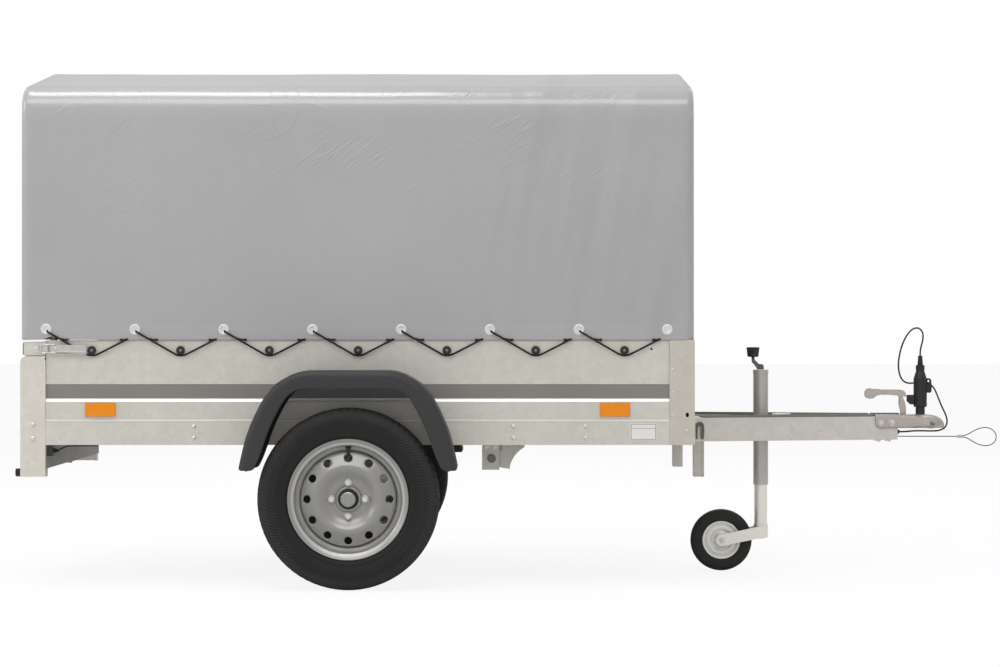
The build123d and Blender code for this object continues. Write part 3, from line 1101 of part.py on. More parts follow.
# ---------------------------------------------------------------- jockey wheel
JOCKEY_X = at(JOCKEY_FORWARD)
CLAMP_RADIUS = JOCKEY_TUBE_RADIUS + CLAMP_WALL
CLAMP_Z = DRAWBAR_BOTTOM + DRAWBAR_HEIGHT / 2
CLAMP_FOOT = JOCKEY_PLATE_AHEAD - GAP          # clamp's seat on the cross plate, ahead of the tube
FOOT_REAR = CLAMP_RADIUS - 1.7
with BuildPart() as jockey_clamp:
    with Locations((JOCKEY_X, 0, CLAMP_Z)):
        Cylinder(CLAMP_RADIUS, CLAMP_HEIGHT)
        Cylinder(JOCKEY_TUBE_RADIUS + GAP, CLAMP_HEIGHT, mode=Mode.SUBTRACT)
    with Locations((JOCKEY_X + (FOOT_REAR + CLAMP_FOOT) / 2, 0, CLAMP_Z)):
        Box(CLAMP_FOOT - FOOT_REAR, CLAMP_WIDTH, CLAMP_HEIGHT)
finish(jockey_clamp.part, "jockey_clamp")

with BuildPart() as jockey_tube:
    with BuildSketch(Plane.XY.offset(JOCKEY_TUBE_BOTTOM)):
        with Locations((JOCKEY_X, 0)):
            Circle(JOCKEY_TUBE_RADIUS)
            Circle(JOCKEY_BORE_RADIUS, mode=Mode.SUBTRACT)
    extrude(amount=JOCKEY_TUBE_LENGTH)
    with Locations((JOCKEY_X, 0, JOCKEY_TUBE_TOP)):
        Cylinder(JOCKEY_TUBE_RADIUS + 1.0, JOCKEY_CAP_HEIGHT, align=(Align.CENTER, Align.CENTER, Align.MIN))
finish(jockey_tube.part, "jockey_tube")

# crank: cap on the spindle, slanted arm and a grip standing on the arm's end
CRANK_FOOT_Z = JOCKEY_TUBE_TOP + JOCKEY_CAP_HEIGHT + GAP
CRANK_Z = CRANK_FOOT_Z + CRANK_WIDTH / 2 + 1.0
GRIP_X = JOCKEY_X - CRANK_REACH
with BuildPart() as jockey_crank:
    with BuildSketch(Plane.XZ.offset(-CRANK_DEPTH / 2)):
        with BuildLine():
            Line((JOCKEY_X, CRANK_Z), (GRIP_X, CRANK_Z + CRANK_RISE))
        trace(line_width=CRANK_WIDTH)
    extrude(amount=CRANK_DEPTH)
    with Locations((JOCKEY_X, 0, CRANK_FOOT_Z)):
        Cylinder(SPINDLE_CAP_RADIUS, SPINDLE_CAP_HEIGHT, align=(Align.CENTER, Align.CENTER, Align.MIN))
    with BuildSketch(Plane.XY.offset(CRANK_Z + CRANK_RISE + 4.0)):
        with Locations((GRIP_X, 0)):
            Circle(GRIP_RADIUS)
    extrude(amount=GRIP_HEIGHT, taper=-5)
finish(jockey_crank.part, "jockey_crank")

INNER_TUBE_BOTTOM = CROWN_TOP + GAP
SPIGOT_BOTTOM = CROWN_BOTTOM - SPIGOT_BELOW
with BuildPart() as jockey_inner_tube:
    with BuildSketch(Plane.XY.offset(INNER_TUBE_BOTTOM)):
        with Locations((JOCKEY_X, 0)):
            Circle(INNER_TUBE_RADIUS)
            Circle(SPIGOT_RADIUS - SPIGOT_WALL, mode=Mode.SUBTRACT)
    extrude(amount=INNER_TUBE_LENGTH)
    with Locations((JOCKEY_X, 0, SPIGOT_BOTTOM)):
        spigot_length = INNER_TUBE_BOTTOM + 1.0 - SPIGOT_BOTTOM
        Cylinder(SPIGOT_RADIUS, spigot_length, align=(Align.CENTER, Align.CENTER, Align.MIN))
finish(jockey_inner_tube.part, "jockey_inner_tube")

# fork: crown on the spigot and two cheeks trailing to the wheel's axle
WHEEL_X = JOCKEY_X - JOCKEY_TRAIL
CHEEK_Y = JOCKEY_WHEEL_WIDTH / 2 + CHEEK_GAP
with BuildPart() as jockey_fork:
    with Locations((JOCKEY_X, 0, CROWN_BOTTOM)):
        Cylinder(CROWN_RADIUS, CROWN_TOP - CROWN_BOTTOM, align=(Align.CENTER, Align.CENTER, Align.MIN))
    with Locations((JOCKEY_X, 0, (CROWN_BOTTOM + CROWN_TOP) / 2)):
        Box(20.0, 2 * (CHEEK_Y + 1.0), CROWN_TOP - CROWN_BOTTOM - 6.0)
    for side, sign in SIDES:
        with BuildSketch(Plane.XZ.offset(-(CHEEK_Y + FORK_SHEET) if sign > 0 else CHEEK_Y)):
            with BuildLine():
                Line((JOCKEY_X + 6.0, (CROWN_BOTTOM + CROWN_TOP) / 2), (WHEEL_X, JOCKEY_WHEEL_RADIUS))
            trace(line_width=FORK_HEIGHT)
            with Locations((WHEEL_X, JOCKEY_WHEEL_RADIUS)):
                Circle(FORK_HEIGHT / 2)
        extrude(amount=FORK_SHEET)
    with Locations(Location((WHEEL_X, 0, JOCKEY_WHEEL_RADIUS), (90, 0, 0))):
        Cylinder(JOCKEY_AXLE_RADIUS, 2 * CHEEK_Y + 2.0)
    with Locations((JOCKEY_X, 0, SPIGOT_BOTTOM)):
        Cylinder(SPIGOT_RADIUS + GAP, CROWN_TOP + 1.0 - SPIGOT_BOTTOM,
                 align=(Align.CENTER, Align.CENTER, Align.MIN), mode=Mode.SUBTRACT)
finish(jockey_fork.part, "jockey_fork")

JOCKEY_RIM_WIDTH = 34.0
JOCKEY_BOSS_RADIUS = 16.0
JOCKEY_BOSS_WIDTH = 2 * (CHEEK_Y - 4.0)
JOCKEY_TREAD_WIDTH = JOCKEY_WHEEL_WIDTH - 4.0
JOCKEY_SHOULDER_RADIUS = 14.0
with BuildPart() as jockey_rim:
    with Locations(Location((WHEEL_X, 0, JOCKEY_WHEEL_RADIUS), (90, 0, 0))):
        Cylinder(JOCKEY_RIM_RADIUS, JOCKEY_RIM_WIDTH)
        Cylinder(JOCKEY_BOSS_RADIUS, JOCKEY_BOSS_WIDTH)
        Cylinder(JOCKEY_AXLE_RADIUS + GAP, JOCKEY_BOSS_WIDTH, mode=Mode.SUBTRACT)
finish(jockey_rim.part, "jockey_rim")

with BuildPart() as jockey_tyre:
    with Locations(Location((WHEEL_X, 0, JOCKEY_WHEEL_RADIUS), (90, 0, 0))):
        Cylinder(JOCKEY_WHEEL_RADIUS, JOCKEY_TREAD_WIDTH)
        Cylinder(JOCKEY_RIM_RADIUS + GAP, JOCKEY_WHEEL_WIDTH, mode=Mode.SUBTRACT)
    tread_edges = jockey_tyre.edges().filter_by(GeomType.CIRCLE).sort_by(lambda e: e.radius)[-2:]
    fillet(tread_edges, JOCKEY_SHOULDER_RADIUS)
finish(jockey_tyre.part, "jockey_tyre")
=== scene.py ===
# %% [markdown]
# # A tipping box trailer under a tarpaulin
# This lesson dresses a packed trailer. The frame brings every rigid piece at its real size, and each
# cell adds a finish, or a piece that the plain solids lack. Blender works in metres here: +X runs
# forward to the coupling, +Y is the trailer's left, +Z is up and the ground is at zero.

# %% Load the frame
from itertools import product
from math import atan2, cos, exp, pi, radians, sin, sqrt, tan

import bmesh
import bpy
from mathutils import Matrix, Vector, noise


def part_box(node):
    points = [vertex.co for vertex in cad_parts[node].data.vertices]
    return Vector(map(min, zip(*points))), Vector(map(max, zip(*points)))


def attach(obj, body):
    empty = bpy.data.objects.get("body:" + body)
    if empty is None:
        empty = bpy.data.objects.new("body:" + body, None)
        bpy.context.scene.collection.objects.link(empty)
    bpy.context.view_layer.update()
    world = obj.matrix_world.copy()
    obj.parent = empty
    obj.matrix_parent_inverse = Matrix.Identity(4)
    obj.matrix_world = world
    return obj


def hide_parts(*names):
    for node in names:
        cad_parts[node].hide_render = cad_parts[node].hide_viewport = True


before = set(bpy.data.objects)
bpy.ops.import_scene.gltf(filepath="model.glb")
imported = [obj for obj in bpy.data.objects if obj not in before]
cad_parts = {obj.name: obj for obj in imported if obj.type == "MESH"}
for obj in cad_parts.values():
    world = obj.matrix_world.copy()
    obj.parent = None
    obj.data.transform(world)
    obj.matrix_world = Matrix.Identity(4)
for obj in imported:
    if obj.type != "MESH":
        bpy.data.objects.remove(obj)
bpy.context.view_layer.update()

MM = 0.001
SIDES = ((-1, "right"), (1, "left"))
tyre_low, tyre_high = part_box("tyre_right")
AXLE_X = (tyre_low.x + tyre_high.x) / 2
TYRE_RADIUS = (tyre_high.x - tyre_low.x) / 2
panel_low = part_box("side_panel_right")[0]
cover_low, cover_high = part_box("cover")
REAR, FRONT, HALF = cover_low.x, cover_high.x, cover_high.y


def place(forward, across, height):
    """A point from millimetres forward of the axle, to the left of the middle, and up."""
    return Vector((AXLE_X + forward * MM, across * MM, height * MM))


# %% [markdown]
# ## The camera
# A catalogue view looks level and square at the side. With a level camera every upright stays
# upright, and a long lens from 8.4 m leaves only a little difference in scale between the near
# side and the far one, which is how such pictures are taken.

# %% Camera
CAMERA_FORWARD = 455             # millimetres forward of the axle
CAMERA_HEIGHT = 770.5
CAMERA_DISTANCE = 8400           # from the box's near side
FOCAL_PIXELS = 2751              # focal length in pixels of a frame 1000 wide
FRAME_PIXELS = 1000
SENSOR = 36

camera_data = bpy.data.cameras.new("camera")
camera_data.sensor_width = SENSOR
camera_data.lens = SENSOR * FOCAL_PIXELS / FRAME_PIXELS
camera = bpy.data.objects.new("camera", camera_data)
camera.location = place(CAMERA_FORWARD, -HALF / MM - CAMERA_DISTANCE, CAMERA_HEIGHT)
camera.rotation_euler = (radians(90), 0, 0)
bpy.context.scene.collection.objects.link(camera)
bpy.context.scene.camera = camera
print("camera at", [round(v, 3) for v in camera.location], "lens", round(camera_data.lens, 1))

# %% [markdown]
# ## Tools for making things
# Nearly every piece below is a mesh with a finish that rides on a body, or a curve with a round
# section, so a few short helpers do that part. Shading is smooth except across sharp edges, which
# is what makes pressed sheet look pressed and not faceted.

# %% Making pieces
finishes = {}


def add_piece(name, data, finish, body, sharp=35):
    """Link an object for `data`, give it a finish and make it ride on a body."""
    piece = bpy.data.objects.new(name, data)
    bpy.context.scene.collection.objects.link(piece)
    if isinstance(data, bpy.types.Mesh):
        data.polygons.foreach_set("use_smooth", [True] * len(data.polygons))
        data.set_sharp_from_angle(angle=radians(sharp))
    data.materials.append(finishes.get(finish))
    piece["finish"] = finish
    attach(piece, body)
    return piece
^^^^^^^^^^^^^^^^
=== Brief ===
Each line from the one holding "points = [vertex.co" to the one holding "imported = [obj", those two included, is to be transcribed exactly, and no other line.

=== Answer ===
    points = [vertex.co for vertex in cad_parts[node].data.vertices]
    return Vector(map(min, zip(*points))), Vector(map(max, zip(*points)))


def attach(obj, body):
    empty = bpy.data.objects.get("body:" + body)
    if empty is None:
        empty = bpy.data.objects.new("body:" + body, None)
        bpy.context.scene.collection.objects.link(empty)
    bpy.context.view_layer.update()
    world = obj.matrix_world.copy()
    obj.parent = empty
    obj.matrix_parent_inverse = Matrix.Identity(4)
    obj.matrix_world = world
    return obj


def hide_parts(*names):
    for node in names:
        cad_parts[node].hide_render = cad_parts[node].hide_viewport = True


before = set(bpy.data.objects)
bpy.ops.import_scene.gltf(filepath="model.glb")
imported = [obj for obj in bpy.data.objects if obj not in before]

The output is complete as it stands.